Whether you call them freelancers, independent contractors, solopreneurs, independent workers, consultants, small business owners or participants in the gig economy, the self-employed are a growing part of the U.S. labor force. In fact, Brad Smith, CEO of Intuit®, estimates they make up 34 percent of today’s workforce and will expand to 43 percent by 2020. Today’s freelancers and independent workers are also financially successful, with one in five earning more than $100,000 per year.
Without a 401(k) plan from a traditional job, your self-employed clients are on their own to save for retirement. They need a flexible plan that enables them to quickly accumulate funds and save on taxes. A Simplified Employee Pension (SEP) plan is a great option.
SEP plans are a type of IRA with higher contribution limits than other IRAs. For 2017, SEP contributions are limited to the smaller of 25 percent of compensation, or $54,000. In 2018, the limit increases to $55,000. By comparison, either a traditional or Roth IRA only allows contributions of $5,500 for those under age 50 and $6,500 for those over age 50. Contributions to traditional and Roth IRAs are subject to phaseouts based on income and filing status. The high contribution limit for a SEP plan lets your clients shield a good chunk of income from current year taxes and accumulate a healthy retirement fund.
These plans are great for procrastinators because they can be set up and funded up to the due date of their tax return, including extensions. All that’s required is filling out Form 5305-SEP, Simplified Employee Pension – Individual Retirement Accounts Contribution Agreement, and providing it to the investment company that will serve as trustee and set up the account. No other annual reporting or filing is needed. Contributions are discretionary, so in lean years, clients can contribute less, or not contribute at all.

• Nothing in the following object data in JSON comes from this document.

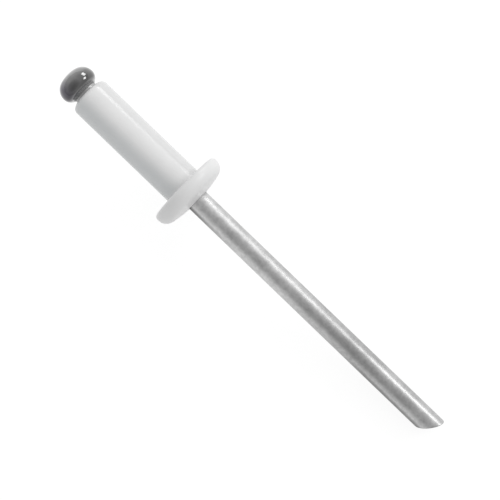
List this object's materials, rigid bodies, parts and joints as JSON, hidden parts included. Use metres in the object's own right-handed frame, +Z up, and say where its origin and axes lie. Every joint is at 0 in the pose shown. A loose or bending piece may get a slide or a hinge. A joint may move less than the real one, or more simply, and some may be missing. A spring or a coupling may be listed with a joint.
{
  "type": "blind rivet",
  "caption": "Blind rivet with a domed flange: a white painted aluminium sleeve on a bright steel mandrel with a dark rounded head and a sheared tail.",
  "frame": {"origin": "on the surface that the rivet lies on, under the middle of its bounding box", "axes": "+X along the lying rivet from the mandrel's head towards its sheared tail, +Z up. The rivet's own axis lies in the XZ plane and falls 5.17 degrees towards the tail"},
  "size_m": [0.048, 0.0078, 0.0079],
  "materials": {
    "painted_body": "satin",
    "mandrel_steel": "satin"
  },
  "bodies": {
    "root": {"rivet_body": "painted_body", "mandrel": "mandrel_steel"}
  },
  "joints": []
}
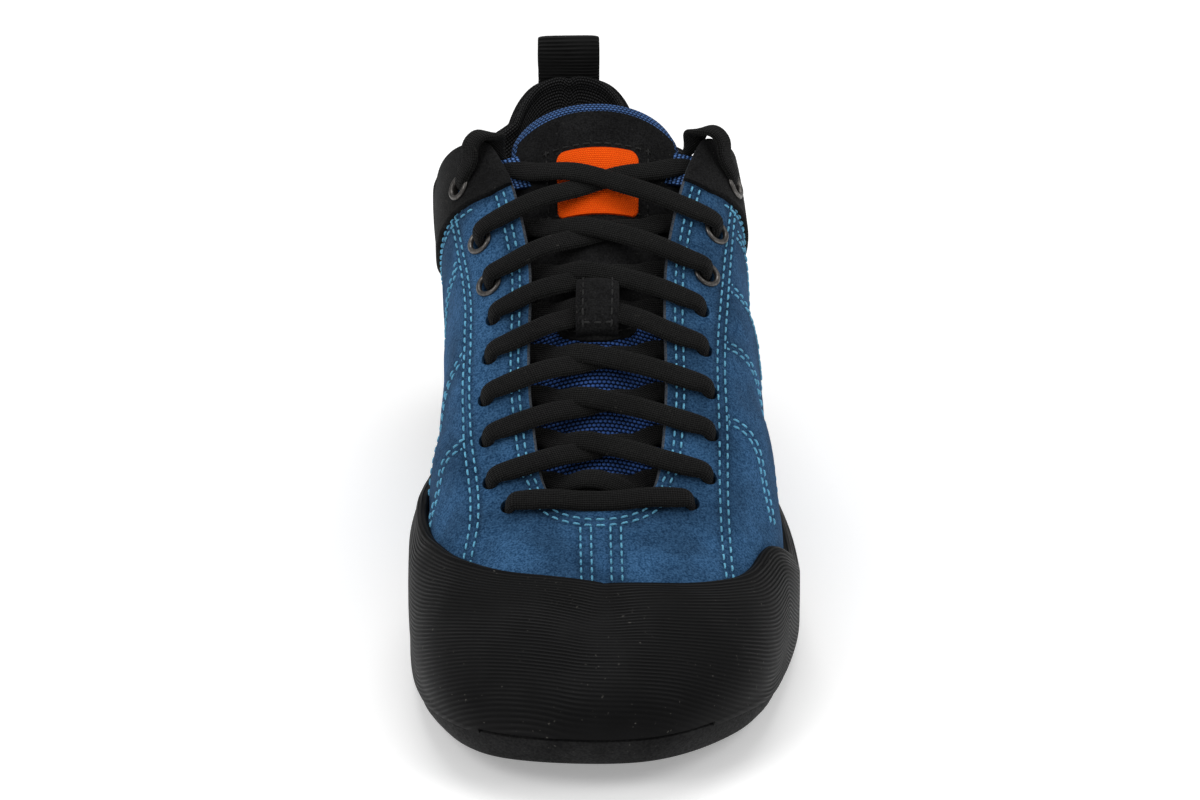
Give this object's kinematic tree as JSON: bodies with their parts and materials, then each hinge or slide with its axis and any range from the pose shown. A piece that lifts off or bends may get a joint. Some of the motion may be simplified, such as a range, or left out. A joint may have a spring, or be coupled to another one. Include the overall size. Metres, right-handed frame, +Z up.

For S-corporations, the compensation base is the salary paid to the owner, and the SEP contribution is deducted on the S-corporation return. The contribution calculation is a bit more complicated for sole proprietors or partners in partnerships. The compensation base is the net earnings from self-employment reduced by the deductible portion of self-employment taxes and their SEP contribution. Fortunately, tax software makes this circular calculation easy by just selecting the option to calculate the maximum SEP contribution. For these clients, the SEP contribution is deducted on their personal tax return.
If your clients were making monthly contributions to their SEP IRA – a good habit to encourage – you can find out how much they can still contribute when you prepare their tax return. If they’ve contributed too much, this can be corrected by contacting their investment advisor and either withdrawing the excess contributions or re-characterizing the excess as contributions for the following year.
If your clients’ businesses grow and they hire employees, they’ll have to make contributions for eligible employees at the same percentage of compensation for everyone. To be eligible, an employee must be:
- over 21 years old,
- receive $600 or more in compensation and
- have worked for that employer for three of the last five years.
In these cases, your clients can set up less restrictive requirements, but they can’t have anything more restrictive. Contributions must be made for all eligible employees who worked for your clients at any time during the year, not just those still employed at year-end.
All contributions to SEP plans are made by the employer, and all contributions vest immediately. These characteristics make it a great plan for family businesses that employ spouses or children. If your client has employees, they’ll need to provide a copy of Form 5305-SEP to each employee and set up an IRA account for each of them.
For those who want to keep working, contributions can still be made after age 70 ½, although they will also have to take Required Minimum Distributions.
All of these qualities make SEP plans a great option for the self-employed. The higher limits and flexibility of contributions allow your clients to put away more in good years and save cash in lean years.